Kyle concurs with Simonet that other integral factors in Matsuura’s decision were Minnesota’s strong workforce and strong manufacturing base and the site’s access to the airport.




“And another was the fact that we’re not a Chicago location, for traffic in and out of the city,” she adds. “So Minnesota is a good sell. And this is a market-rate deal, as far as Matsuura is concerned. We initially used TIF to get that development done, but this was not a public subsidized deal.”




Minnesota steps up to the plate


“Any company is going to need workforce, real estate and financing,” says David Griggs, vice president of business investment for Greater MSP. “For those three things, Minnesota is very well-positioned. From a financing perceptive, we’re in a very strong position with an amazing concentration of banking institutions. From the workforce perspective, we’re very strong. And from the real estate perspective, we have a very good, but diminishing inventory of sites and buildings that companies can go into or begin construction on.” Griggs also says the cost of doing business in Minnesota it is very affordable.


Forbes recently ranked Minnesota eighth on its “2013 List of the Best States for Business.” The study focuses on six key metrics: costs, labor supply, regulatory environment, current economic climate, growth prospects and quality of life.


Griggs points to a couple of large, recent deals that Minnesota landed, including Emerson Process Management, which is opening a $70 million global headquarters in a former ADC Telecommunications building in Shakopee. The company will add 500 new jobs.


“Why they went there was there was an existing, brand-new, never-occupied building, so they were able to put it into service and save a lot of time and money,” he says.


Minnesota and Shakopee officials approved a $6 million public subsidy package for Emerson. Funding came from the state, the city of Shakopee, Scott County and the Burnsville-Eagan-Savage School District.



Meanwhile, the Toro Co. has begun construction on a $25 million expansion at its headquarters and R&D center in Bloomington. The deal is supported by a forgivable loan provided through the Minnesota Investment Fund. The $30 million fund provides financing to help add new employees and retain jobs. Approximately $6.5 million from the fund has been committed for 13 deals so far in 2013, reported the Twin Cities Business Journal (Sept. 13, 2013).

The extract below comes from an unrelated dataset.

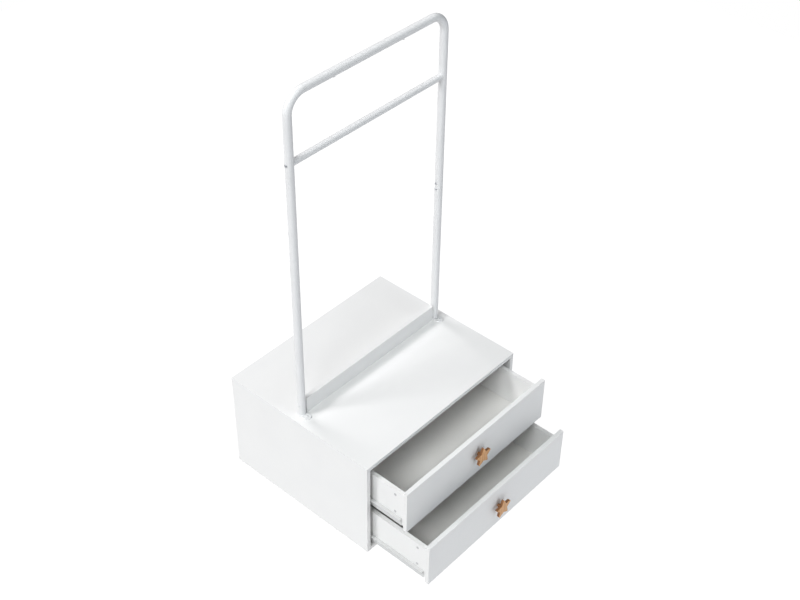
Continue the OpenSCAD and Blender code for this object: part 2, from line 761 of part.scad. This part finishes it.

“We had to compete for them to expand their R&D facility here and not in any of the other multiple locations they have in the U.S. and around the world,” Griggs says. “They had options in multiple states. The state stepped up with a nice grant. The city of Bloomington was at the table with us to compete for their business. That’s something we as region are really starting to understand -- that along with having Fortune 500 and 1000 companies or just multi-nationals, they have options. We as a region have to be much more aggressive on helping them choose to expand here.”




Deals are ‘won or lost” at local level


Greater MSP works closely with the Minnesota Department of Employment and Economic Development in providing possible incentives such as grants, loan programs, TIF, etc.


“It becomes very individual from company to company in terms of what they need,” Griggs says. “The conversation is never the same so our partners also change. Sometimes LifeScience Alley is a key component to winning a deal. Sometimes it’s private industry. Sometimes it’s a supplier/buyer relationship that’s the central focus. One of the key things we need are good listening skills—listening to a company and trying and understand their core issues and work very hard to solve them.”


Griggs says every deal they do is won or lost at the local level.



“It’s our local municipality and partners that in the end win deals for us,” he says. “They’re the ones signing off on everything. The state is a key partner, but when a company has multiple choices on where they’re going to go in the region and around the world, they’re looking for a community that will be a partner with them. It’s the connection that a company makes to a local community that makes the difference.”